Louis Menand, professor of English and American literature and language at Harvard and a staff writer for the New Yorker, was the featured speaker at FSU's inaugural lecture series, “Great Minds: President's Scholar-to-Scholar Lecture,” April 1. The widely recognized author spoke on the history and future of a liberal arts education.

Menand won a Pulitzer in 2002 for The Metaphysical Club (Farrar Straus & Giroux, 2001), about the rise of pragmatism in 19th century America, a phenomenon that accompanied a marked decline in liberal arts education. Menand thinks the golden age of liberal arts in the U.S. ended about 1975. He noted that today less than a third of all bachelor degrees awarded are in the liberal arts.

Menand's visit launched a biannual series of guest lectures by world-class scholars, an idea implemented by President T.K. Wetherell last year.

“We want to bring in some interesting personalities who are thought-provoking,” said Wetherell. “The seminars are an opportunity for faculty and students to meet and share ideas with influential peers from other institutions.”

The twice-yearly seminars will be held each fall and spring semester. At press time, a fall speaker had not yet been scheduled.

Prime Time for Prymate

It's not supposed to happen-ever. But to the astonishment of the theater world, this spring it did-a play bounced directly from a debut on a campus stage to the big time.

Only two months after its February 20-29 run at the Richard G. Fallon Mainstage Theater, Prymate-a play written and produced by FSU playwright Mark Medoff-opened on Broadway. The unprecedented leap prompted write-ups in Variety and the New York Times and an electric buzz throughout the theater industry.

The play's spotlight on Broadway, although short-lived (it closed May 5 after a five-performance run in Manhattan's Longacre Theatre), was nonetheless a powerful statement about Mainstage talent.

“It's a tribute to FSU that we were able to develop and produce a play that went directly to Broadway,” said theater dean Steve Wallace. “To the best of our knowledge, this is the first time a production moved directly from an academic setting to Broadway.”

Medoff, theater's playwright-in-residence and Reynolds scholar, compared the attention the production received to a “mid-life dessert.” Medoff won a Tony in 1980 for Children of a Lesser God, which also was performed at the Longacre.

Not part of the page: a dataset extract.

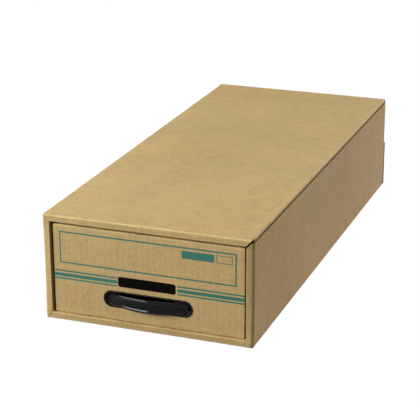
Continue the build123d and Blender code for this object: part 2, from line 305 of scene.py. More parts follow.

In its Tallahassee debut in February, Prymate gave faculty and students a Broadway experience right off the bat. Visiting professor Ed Sherin, former executive producer and director of the TV hit series “Law and Order,” directed the play. Wallace was an associated producer and faculty member Colleen Muscha designed the costumes. Students served as staff and stage managers.

Medoff, who frequently tackles controversial subjects, used Prymate to examine the dividing line between humans and apes. It tells the story of an aging gorilla that knows sign language and can “talk” to his scientist handlers. The play created a stir among reviewers by casting Andre De Shields, a black man, as the gorilla.

Wallace defended the themes raised by Medoff's script.

“We're part of a major research university and this is how research and experimentation is done in the arts,” said Wallace. “Nobody's going to tell a chemist, 'don't mix those two chemicals together.'”

Its brief life on Broadway didn't win the play any nominations for the 2004 Tony Awards, but De Shields was nominated for a Drama Desk Award for Outstanding Supporting Actor in a Play.


Louis Menand, a Harvard scholar and Pulitzer Prize-winning author, spoke on the decline of liberal arts education in the inaugural "Great Minds" lecture series April 1.